In what ways does where you are living right now inspire your creativity?

For anyone working outside the Europe and US hubs, things are naturally more challenging. Most of what we consume comes from those centers, and the truth is that it is hard to have the same conditions to create work that reaches global recognition for its craft.

At the same time, we know Brazil has some of the best crews anywhere. That contrast ends up pushing everyone here to stretch each project as far as possible. This drive to elevate things becomes a creative exercise in itself, and a very rich one.

And Brazil, like many Latin countries, becomes even more interesting when we stop trying to replicate what comes from outside.

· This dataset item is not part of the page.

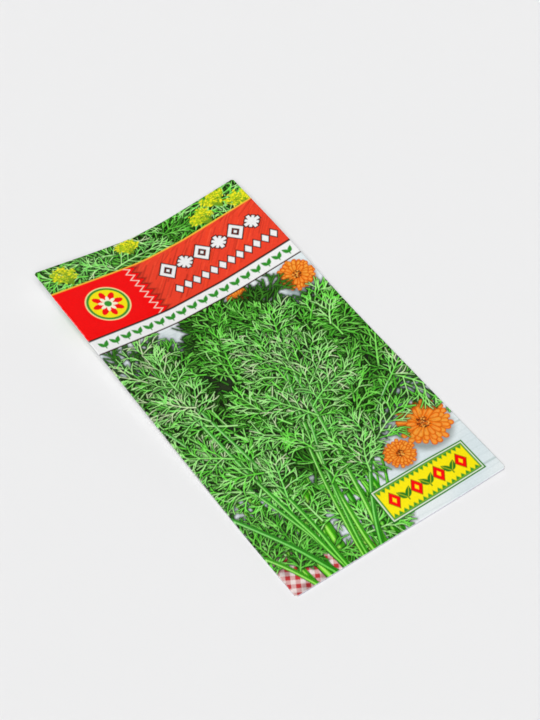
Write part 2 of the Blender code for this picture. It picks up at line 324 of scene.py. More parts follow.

We start to see how much talent, culture and unique context we actually have, and how strongly that resonates when we lean into it. Letting go of that inherited colonial lens is creatively freeing. It makes us want to bring more of our own richness into everything we make.

Now that you’re part of the Young Guns community, are there any past winners you admire?

We admire so many YG winners, but we wanted to give special props to the Brazilians we look up to on that list, people whose craft and authenticity have always inspired us: Mah Ferraz, Giordano Maestrelli, Douglas Bernardt.

And since the days we were buried in edit bays pulling references, there are a few names we’ve always watched with huge admiration and respect: Maceo Frost, Calmatic, Jonas Lindstroem, Niclas Larsson, Rubberband, Illimitéworld, Zhang & Knight, Sinan Sevinç, Felix Brady, Angelo Cerisara.

Name a creative/professional dream project that you have yet to fulfill.

Right now, our biggest dream is to collaborate on a music video with international artists we truly admire — people who could help bring our work to a global audience. Someone like Skrillex, The Chemical Brothers, Radiohead, Alt-J, A$AP Rocky, Kamasi Washington, Michael Kiwanuka, Flying Lotus, LCD Soundsystem… artists of that caliber who could give us the chance to create a music video that reaches a wide audience with our vision.